DATA LINES
----

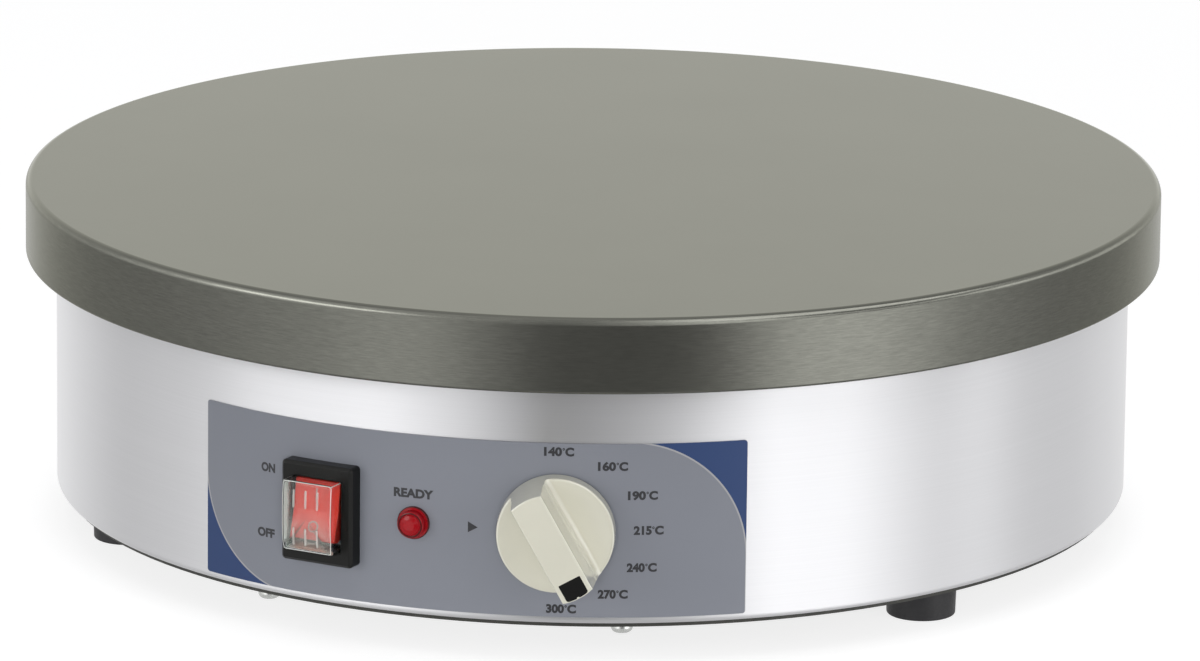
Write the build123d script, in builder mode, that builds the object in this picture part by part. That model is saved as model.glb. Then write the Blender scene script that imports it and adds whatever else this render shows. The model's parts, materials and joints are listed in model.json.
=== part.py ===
from build123d import *
from collections import namedtuple
from math import asin, atan, cos, degrees, radians, sin, sqrt, tan
import os

# Electric crepe maker: a cast griddle plate on a steel drum, with its controls at the front.
# Millimetres, +Z up. The origin lies on the plate's axis, in the plane of the feet's undersides.
# The controls face -Y. An azimuth is counted in degrees from -Y, positive towards +X.

# ---------------------------------------------------------------- heights and radii
foot_height = 12.5
base_sheet = 1.5
drum_visible = 83.2          # steel that shows between the base plate and the plate's rim
drum_tuck = 3.8              # how far the drum reaches up inside the rim
rim_height = 26.1
plate_thickness = 14.0

plate_radius = 200.0
rim_wall = 7.0
rim_gap = 3.8                # radial, between the rim and the drum inside it
drum_radius = plate_radius - rim_wall - rim_gap
base_inset = 2.7             # the base plate is this much smaller, in radius, than the drum
base_radius = drum_radius - base_inset

# ---------------------------------------------------------------- general clearances
fit = 0.05                   # between pieces that are screwed, pressed or glued together
running = 0.05               # radial, between a shaft and its bearing
sheet_hole = 0.3             # radial, around a screw or a stud that passes through a sheet

# ---------------------------------------------------------------- griddle plate
rim_edge_round = 2.5
rim_foot_round = 1.0
rim_inner_round = 5.0
boss_radius = 8.0
boss_drop = 3.0              # bosses reach this far under the plate
thread_depth = 8.0           # blind threads in the plate, above the bosses' ends

# ---------------------------------------------------------------- how the plate is carried
plate_stud_inset = 13.2      # from the drum's face in to the studs that carry the plate
plate_stud_circle = drum_radius - plate_stud_inset
plate_stud_count = 3
plate_spacer_radius = 7.0

# ---------------------------------------------------------------- heating elements
element_radius = 4.25
outer_ring_inset = 31.0      # from the plate's studs in to the outer element
outer_ring_radius = plate_stud_circle - outer_ring_inset
inner_ring_radius = 85.0
leg_bend_radius = 14.0
leg_spacing = 30.0           # between the two legs of one element
leg_drop = 32.0              # straight part of a leg
pin_radius = 2.0
pin_length = 12.0

# ---------------------------------------------------------------- clamps and M6 studs
FlangeNut = namedtuple("FlangeNut", "thread_radius across_flats height flange_radius flange_height")
m6_radius = 3.0
m6_across_flats = 10.0
m6_nut_height = 6.0
m6_flange_radius = 6.8
m6_flange_height = 1.4
m6_nut = FlangeNut(m6_radius, m6_across_flats, m6_nut_height, m6_flange_radius, m6_flange_height)
stud_proud = 2.0             # thread that shows past an M5 or M6 nut
clamp_overhang = 13.0        # of a clamp past the middle of each element
clamp_width = 16.0
clamp_thickness = 3.0
clamp_count = 3
clamp_turn = 30.0
clamp_corner_round = 3.0

# ---------------------------------------------------------------- insulation and heat shield
shield_clearance = 9.0       # between the shield's wall and the spacers round it
shield_radius = plate_stud_circle - plate_spacer_radius - shield_clearance
shield_sheet = 1.0
shield_depth = 13.0
shield_gap = 12.0            # from the clamps down to the blanket
blanket_thickness = 10.0
leg_hole_radius = 6.5
shield_stud_turn = 90.0
spacer_radius = 5.0

# ---------------------------------------------------------------- drum
drum_sheet = 1.0
drum_bend_radius = 2.0
top_flange_width = 24.0
bottom_flange_width = 13.0

# ---------------------------------------------------------------- base plate, screws and feet
base_screw_inset = 8.7       # from the drum's face in to the screws of its lower flange
base_screw_circle = drum_radius - base_screw_inset
base_screw_half_angle = 20.4
base_screw_groups = 3
m4_radius = 2.0
base_head_radius = 3.9
base_head_height = 3.4
base_nut_height = 3.2
base_nut_across_flats = 7.0
head_round = 0.6             # of a pan head's rim, as a share of the head's height
foot_inset = 22.2            # from the drum's face in to the middle of a foot
foot_circle = drum_radius - foot_inset
foot_count = 3
foot_turn = 60.0
foot_radius = 12.2
foot_taper = 0.35            # the foot is this much smaller, in radius, at the bottom
foot_edge_round = 0.8
foot_recess_radius = 6.2
foot_recess_depth = 7.0
m5_radius = 2.5
foot_head_radius = 4.75
foot_head_height = 3.3
m5_across_flats = 8.0
m5_nut_height = 5.0
m5_flange_radius = 5.9
m5_flange_height = 1.2
m5_nut = FlangeNut(m5_radius, m5_across_flats, m5_nut_height, m5_flange_radius, m5_flange_height)
screw_proud = 1.5            # thread that shows past an M4 nut
recess_width = 1.2           # of a cross recess in a screw's head
recess_depth = 1.4
vent_ring_radius = 70.0
vent_count = 18
vent_length = 34.0
vent_width = 4.0

# ---------------------------------------------------------------- control label
label_thickness = 0.3
label_height = 60.7
label_bottom_margin = 2.6    # steel that shows under the label
label_left_azimuth = -26.7
label_right_azimuth = 33.05
label_corner_round = 1.2
panel_cut = 5.0              # how deep holes are cut, each way from the label's face
control_height = 46.6        # the switch, the lamp and the knob share this height

# ---------------------------------------------------------------- main switch
switch_azimuth = -11.52
bezel_width = 27.5
bezel_height = 35.0
bezel_depth = 5.4
bezel_corner_round = 1.4
bezel_front_chamfer = 1.0
switch_body_width = 22.0
switch_body_height = 28.0
switch_body_depth = 24.0
switch_lip_width = 25.0
switch_lip_height = 32.4
switch_lip_thickness = 1.0
cap_width = 19.2
cap_height = 25.0
cap_front = 12.2             # outermost point of the cap's bulged front, over the label
cap_bulge = 0.7
cap_wall = 0.6
cap_flange_thickness = 0.8
cap_flange_width = 1.4
cap_top_round = 0.8
cap_bottom_round = 2.4
cap_rib_width = 0.9
cap_rib_length = 6.3
cap_rib_height = 0.35
cap_rib_spacing = 5.1
cap_rib_height_on_cap = 6.6  # centre of a rib, above or below the cap's middle
rocker_width = 16.2
rocker_half_length = 10.2
rocker_front = 7.3           # from the pivot to the bottom of the shallow V
rocker_v_angle = 4.0
rocker_tilt = 12.0
rocker_pivot_depth = 1.5     # pivot behind the label's face
rocker_keel = 4.5
rocker_keel_half_length = 5.5
rocker_end_thickness = 2.5
rocker_edge_round = 0.5
pivot_pin_radius = 1.5
pivot_pin_length = 1.0
well_side_gap = 0.5
well_end_gap = 0.8
well_floor_gap = 1.4
blade_width = 6.3
blade_thickness = 0.8
blade_length = 9.0
blade_spacing_across = 11.0
blade_spacing_up = 12.0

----

DO THIS
Everything from the first line of the data through the line containing "# The controls" should be echoed exactly. Add nothing.

TASK RESPONSE
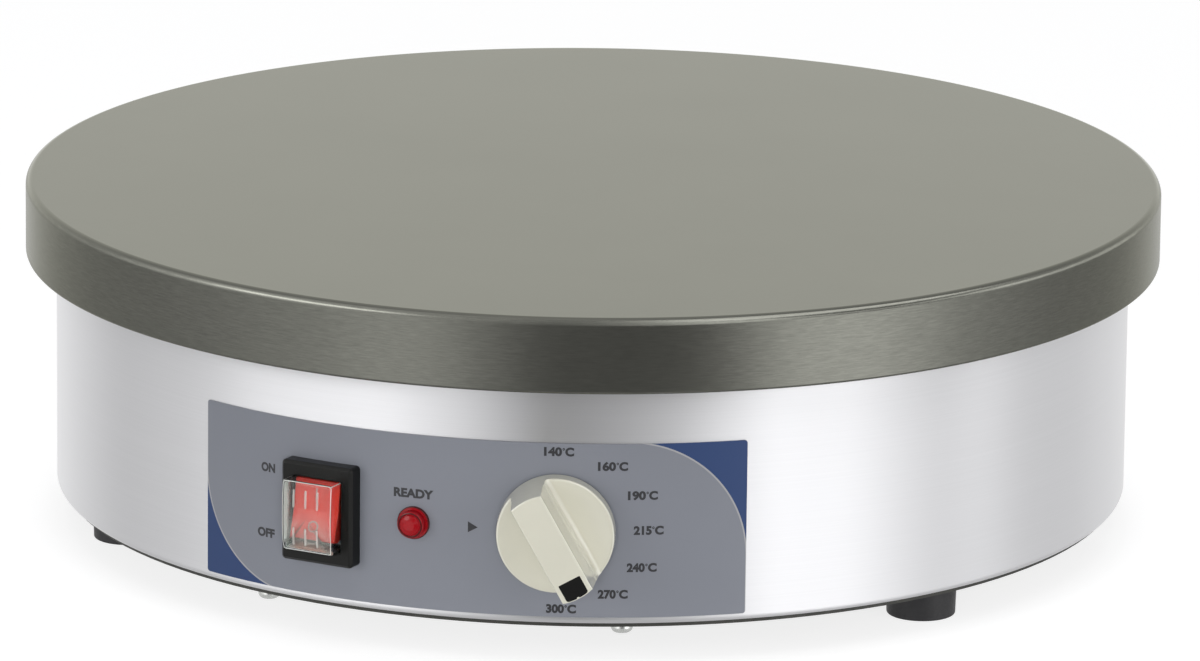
Write the build123d script, in builder mode, that builds the object in this picture part by part. That model is saved as model.glb. Then write the Blender scene script that imports it and adds whatever else this render shows. The model's parts, materials and joints are listed in model.json.
=== part.py ===
from build123d import *
from collections import namedtuple
from math import asin, atan, cos, degrees, radians, sin, sqrt, tan
import os

# Electric crepe maker: a cast griddle plate on a steel drum, with its controls at the front.
# Millimetres, +Z up. The origin lies on the plate's axis, in the plane of the feet's undersides.
# The controls face -Y. An azimuth is counted in degrees from -Y, positive towards +X.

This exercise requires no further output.